En cas d'absence d'au moins une des mentions citées précédemment, alors la mise en demeure est jugée invalide. Elle ne permet pas de produire les effets juridiques escomptés. Il est donc essentiel de bien respecter ces éléments afin de pouvoir entamer une procédure juridique de recouvrement.

Enfin, même si l'ensemble de ces mentions sont présentes dans le courrier de mise en demeure, il est impératif de procéder à un envoi par lettre recommandée avec accusé de réception. Il s'agit en effet d'un élément de preuve daté, en l'absence de laquelle le débiteur pourra opposer qu'il n'a jamais reçu de mise en demeure de paiement.

Comment obtenir le paiement de sa facture ?

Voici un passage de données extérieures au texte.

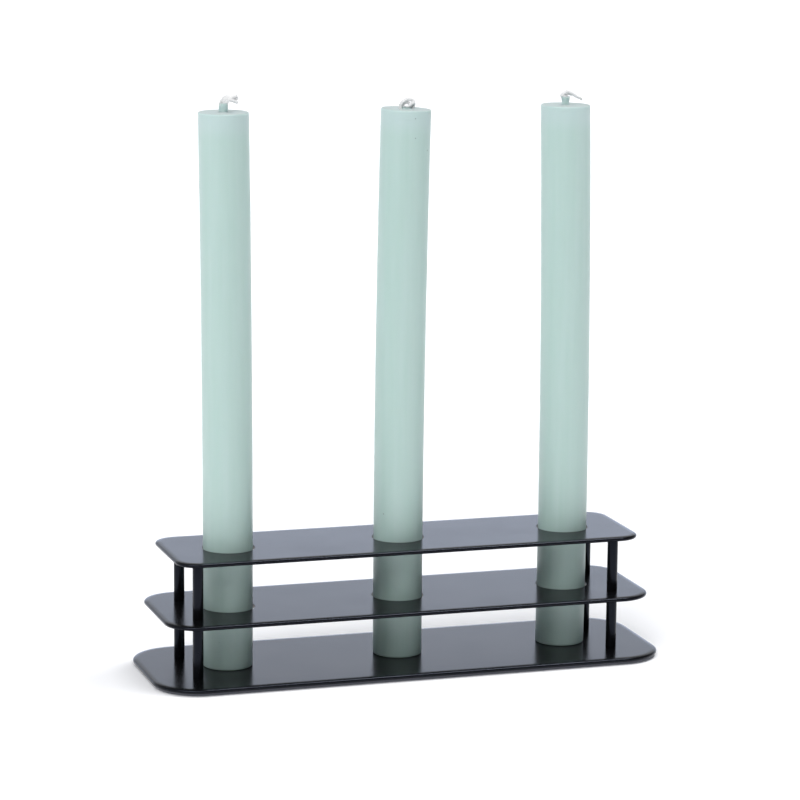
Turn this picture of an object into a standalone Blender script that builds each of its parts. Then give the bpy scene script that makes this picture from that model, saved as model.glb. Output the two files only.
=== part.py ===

Plusieurs moyens permettent au créancier d'obtenir le recouvrement de sa facture. La méthode la moins contraignante et la moins impactante financièrement ou en termes d'image pour les deux parties est la résolution à l'amiable.

Résolution à l'amiable

La résolution à l'amiable, de son nom officiel "recouvrement amiable de créance", consiste à négocier de gré à gré le paiement, directement entre les deux parties, ou par l'intermédiaire d'un huissier ou d'une entreprise spécialisée. C'est la méthode la plus raisonnable pour les deux entreprises, qui permet de maintenir ou d'initier le dialogue, et de parvenir au paiement rapidement tout en évitant de passer par la case justice.

La procédure de résolution à l'amiable peut être initiée par l'une ou l'autre des deux parties. Il n'y pas de cadre ni de délai maximal définis, puisqu'il s'agit d'une négociation menée librement.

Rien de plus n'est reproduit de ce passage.